Wednesday, January 20, 2010

What Will Happen to Health Care Reform?


Now that Mr. Scott Brown will soon be Senator Brown.
Last week, President Obama vowed that he would "fight hard" if Mr. Brown were elected to the Senate seat previously occupied by Ted Kennedy. Words like "defiant" (of whom? One must wonder!) and "combative" (again, against whom? It's just the majority of America that does NOT want health care) and "fighting" are being used. http://dyn.politico.com/printstory.cfm?uuid=43D62D3D-18FE-70B2-A8A2DB2551E7FCD1
And House Speaker Pelosi has vowed that a health care bill will be passed, one way or the other. http://www.sfgate.com/cgi-bin/blogs/nov05election/detail?blogid=14&entry_id=55482
One plan is for the Senate to ask House Democrats to sign the Senate bill (with no public--ie, government--option, no ban on tax funds for abortion, no big labor union tax-free exemption for their "Cadillac" insurance plans {uh-oh, the labor unions might have to pay taxes on their health care plans like the rest of us!}, and no way for illegal aliens AKA voters to get government health care).
If the House Democrats sign up for the Senate bill, then the health care reform bill would go straight to the President for signing. http://www.nytimes.com/2010/01/19/health/policy/19health.html?hp

Another option being touted is the dreaded "R" word--reconciliation.
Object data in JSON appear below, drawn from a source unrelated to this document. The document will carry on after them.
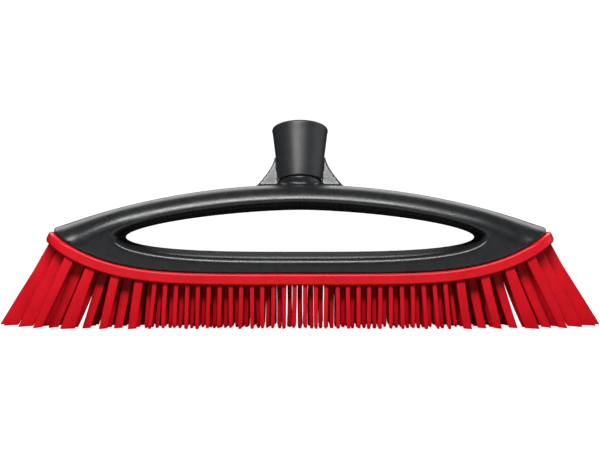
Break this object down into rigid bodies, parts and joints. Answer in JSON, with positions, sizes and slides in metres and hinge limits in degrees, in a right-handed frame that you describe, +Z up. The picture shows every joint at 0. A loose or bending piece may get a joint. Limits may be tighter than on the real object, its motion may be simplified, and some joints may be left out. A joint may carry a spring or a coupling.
{
  "type": "push broom head",
  "caption": "Push broom head with an arched hand-hole body, a tilted threaded handle socket, a red bumper band and rows of stiff rubber bristles splayed at the ends.",
  "frame": {"origin": "centre of the whole object's box, on the plane of the bristle tips", "axes": "+X along the head, -Y towards the front, +Z up; the handle socket leans back towards +Y"},
  "size_m": [0.3644, 0.0524, 0.1261],
  "materials": {
    "black_body": "spark-eroded matt polypropylene",
    "black_socket": "spark-eroded matt polypropylene",
    "black_insert": "plain moulded polypropylene",
    "black_plate": "plain moulded polypropylene",
    "red_band": "smooth satin thermoplastic rubber",
    "red_bristle": "smooth satin thermoplastic rubber",
    "zinc_steel": "bright zinc plate"
  },
  "bodies": {
    "root": {"bridge_body": "black_body", "handle_socket": "black_socket", "thread_insert": "black_insert", "socket_screw": "zinc_steel", "bumper_band": "red_band", "base_plate": "black_plate", "bristle_row_1": "red_bristle", "bristle_row_2": "red_bristle", "bristle_row_3": "red_bristle", "bristle_row_4": "red_bristle", "bristle_row_5": "red_bristle", "bristle_row_6": "red_bristle", "base_screw_1": "zinc_steel", "base_screw_2": "zinc_steel", "base_screw_3": "zinc_steel", "base_screw_4": "zinc_steel", "base_screw_5": "zinc_steel", "base_screw_6": "zinc_steel"}
  },
  "joints": []
}
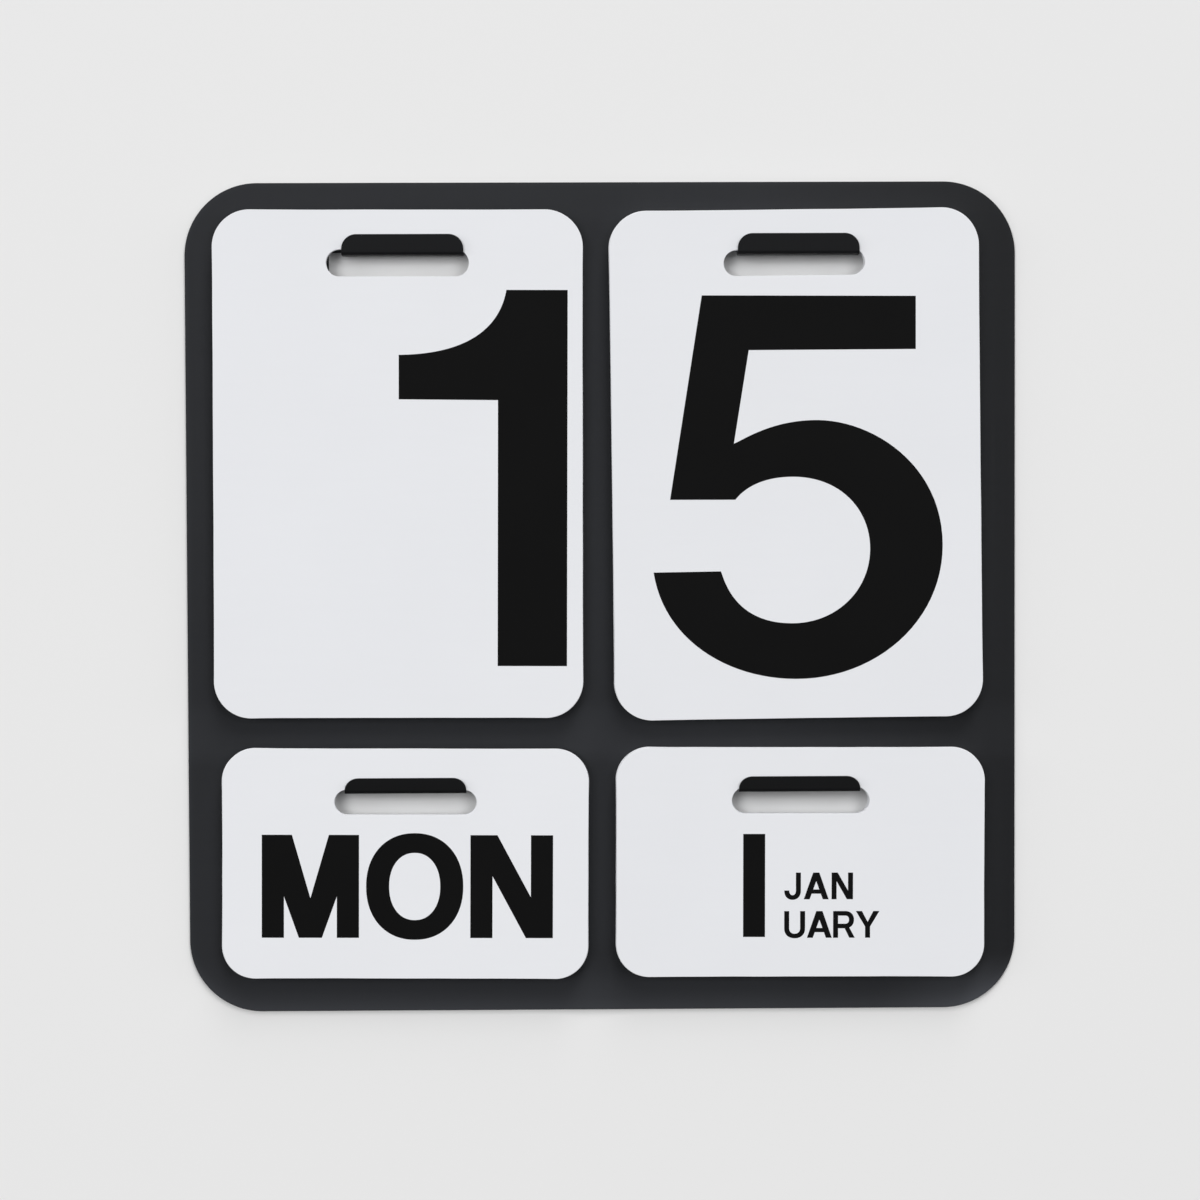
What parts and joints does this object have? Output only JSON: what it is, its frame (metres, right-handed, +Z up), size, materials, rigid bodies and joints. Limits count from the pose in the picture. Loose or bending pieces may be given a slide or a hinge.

This is where the Democrats package the health care reform bill into a spending/budget bill and pass it, without the constitutional, legal necessity of sixty votes. Only a simple majority is needed for reconciliation.

Other thoughts from the Democratic camp include postponing Mr. Brown's seating in the Senate until after getting a health care bill passed.

Desperate measures for desperate times, eh??